Exercise description:
State how many lines in the listing below include the word "materials", and add nothing besides the number.

Dataset section:
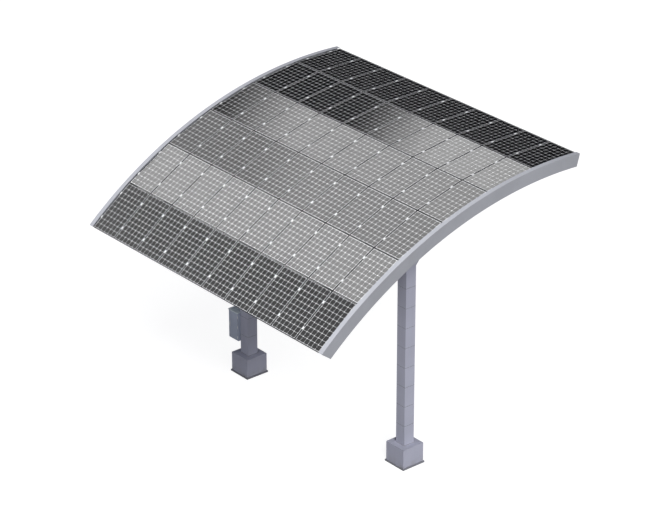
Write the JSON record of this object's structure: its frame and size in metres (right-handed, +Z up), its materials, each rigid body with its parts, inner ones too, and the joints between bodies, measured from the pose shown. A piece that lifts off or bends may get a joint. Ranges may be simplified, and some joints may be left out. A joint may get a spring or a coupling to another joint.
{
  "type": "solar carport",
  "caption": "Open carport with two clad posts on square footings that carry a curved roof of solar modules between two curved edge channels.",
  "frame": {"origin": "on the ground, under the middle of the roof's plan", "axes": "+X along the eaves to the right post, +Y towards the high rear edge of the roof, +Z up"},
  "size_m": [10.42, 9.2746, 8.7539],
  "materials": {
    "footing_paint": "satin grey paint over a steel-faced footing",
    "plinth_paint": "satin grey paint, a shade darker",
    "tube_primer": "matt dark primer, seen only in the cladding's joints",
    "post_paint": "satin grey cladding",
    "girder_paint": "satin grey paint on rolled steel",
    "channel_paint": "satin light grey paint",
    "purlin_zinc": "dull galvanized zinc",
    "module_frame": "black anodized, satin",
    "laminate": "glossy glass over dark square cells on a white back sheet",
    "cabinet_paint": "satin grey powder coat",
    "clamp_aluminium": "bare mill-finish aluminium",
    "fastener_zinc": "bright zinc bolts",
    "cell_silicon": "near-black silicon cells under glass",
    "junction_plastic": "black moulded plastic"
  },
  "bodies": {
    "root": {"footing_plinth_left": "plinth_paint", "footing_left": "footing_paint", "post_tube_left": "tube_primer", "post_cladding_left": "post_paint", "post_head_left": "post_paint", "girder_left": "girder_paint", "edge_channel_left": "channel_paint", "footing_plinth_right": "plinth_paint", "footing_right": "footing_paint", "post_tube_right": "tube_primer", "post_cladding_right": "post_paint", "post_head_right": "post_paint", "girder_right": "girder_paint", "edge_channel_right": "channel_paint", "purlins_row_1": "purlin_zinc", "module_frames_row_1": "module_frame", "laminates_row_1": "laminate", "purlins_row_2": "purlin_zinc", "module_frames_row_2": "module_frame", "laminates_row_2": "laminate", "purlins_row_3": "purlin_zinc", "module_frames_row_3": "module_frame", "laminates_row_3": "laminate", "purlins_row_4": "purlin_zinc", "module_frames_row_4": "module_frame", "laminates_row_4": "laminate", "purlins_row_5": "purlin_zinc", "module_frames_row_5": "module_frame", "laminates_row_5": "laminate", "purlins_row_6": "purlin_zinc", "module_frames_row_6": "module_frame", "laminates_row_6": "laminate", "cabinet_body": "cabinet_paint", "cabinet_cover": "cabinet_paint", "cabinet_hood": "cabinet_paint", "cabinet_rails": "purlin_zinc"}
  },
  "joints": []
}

Reply to the exercise:
2